You don't make an 8% return if you wait a year or a 32% return if you wait four years. You do make 8% more the year you do start taking it beyond standard retirement age and every year after that until age 70, but that is not an additional 8% return. Here's why: you are forgoing one to four years of payments entirely when you postpone one to four years
If you retire on time say at 66, and you're entitled to $25,000 per year, when you are 80 you would get $25,000 x 14 years = $350,000. If you wait one year you will get 8% more or $27,000 per year. When you are 80, however, you will only get 13 years (because you gave up the first year entirely) at $27,000 = $351,000. So it takes 14 years just to get back to essentially even by postponing one year or to age 80 before there is any benefit or added return.
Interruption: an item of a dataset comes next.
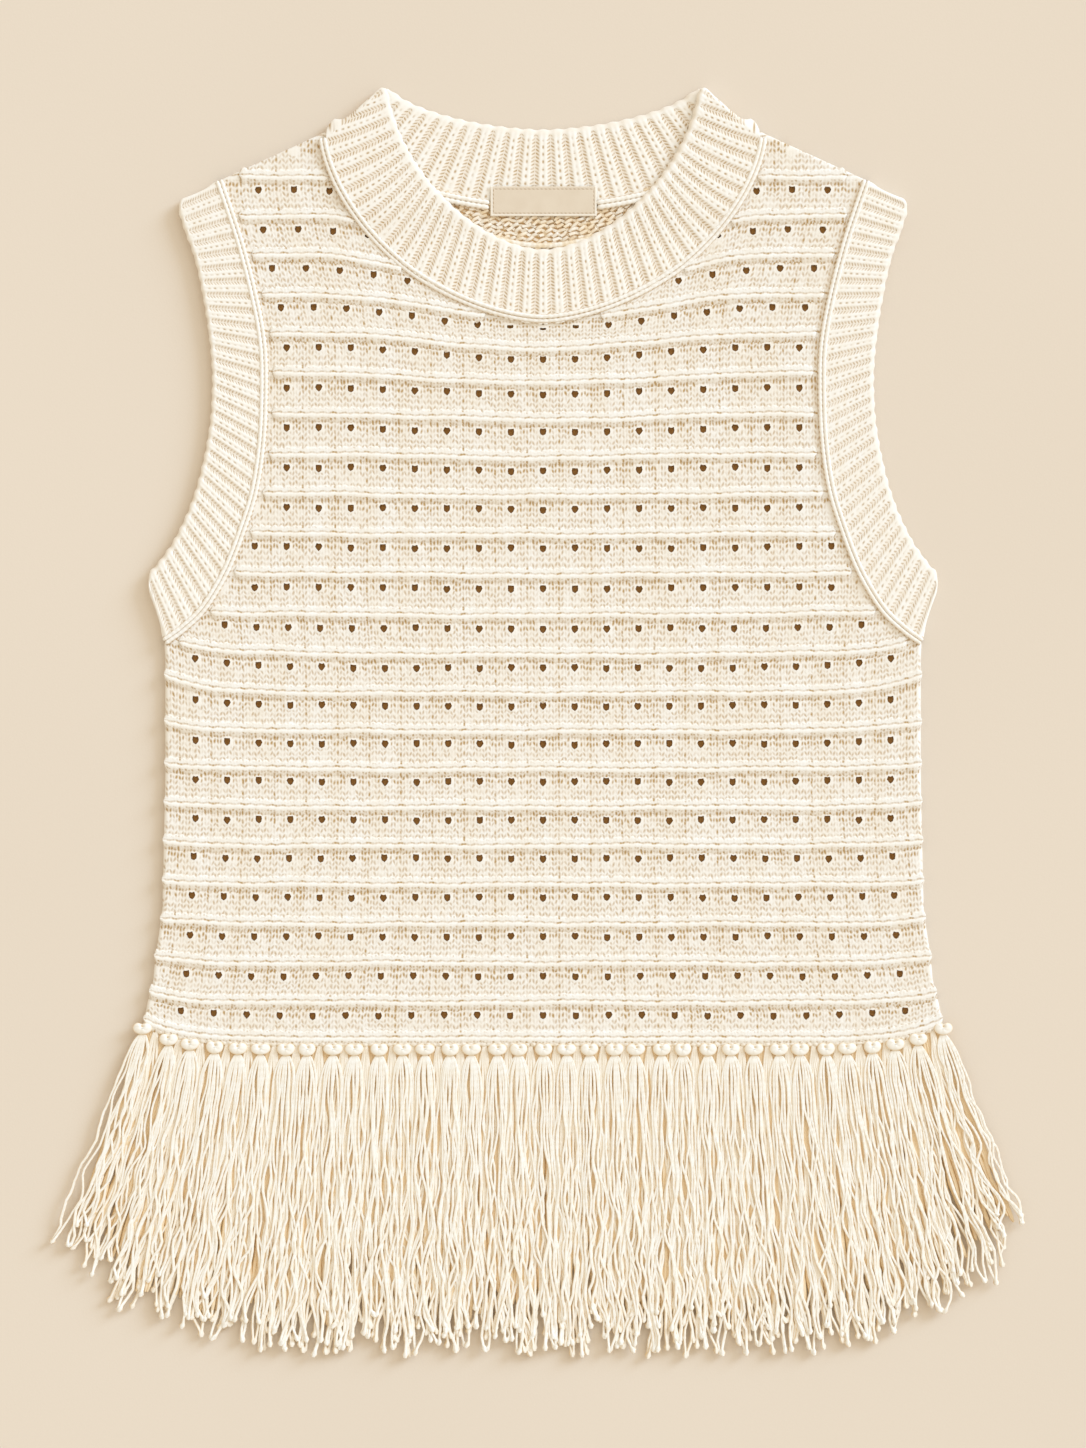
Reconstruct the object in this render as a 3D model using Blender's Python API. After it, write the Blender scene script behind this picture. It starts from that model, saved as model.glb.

Again, if you retire on time say at 66, and you're entitled to $25,000 per year, when you are 80 again you would get $25,000 x 14 years = $350,000. If you wait four years until you are 70 you will get 8% more per year or $33,000 per year. When you are 80, however, you will only get 10 years of payments (because you gave up the first four years entirely) at $33,000 = $330,000. So it will take more than 14 years just to get even. In the 4 year postponement scenario it works out to almost 17 years just to break even or to age 83 before there is any added benefit or added return beyond just break even.
I'm not saying don't postpone, but by no means are you getting an 8% return per year by waiting. Giving up $100,000 in the first four years to get $8,000 per year more after year fours may not be a good deal. In fact, it would be no benefit for those that die around age 83, a negative total return for those that die before age 83, and a positive return only for those that die after age 83.
These simple break even analyses do not consider that present dollars are more valuable than future dollars and conversely that future dollars are worth less than present dollars, which would make postponing even less attractive. Also this does not consider any inflation adjustments you will get on your payments in any scenarios. Also this does not consider spousal benefits, which complicate things even further.
So your life expectancy and your spouses eligibility and life expectancy (assuming you have a spouse) must be factored in and that could make it more complicated than the two simple scenarios above.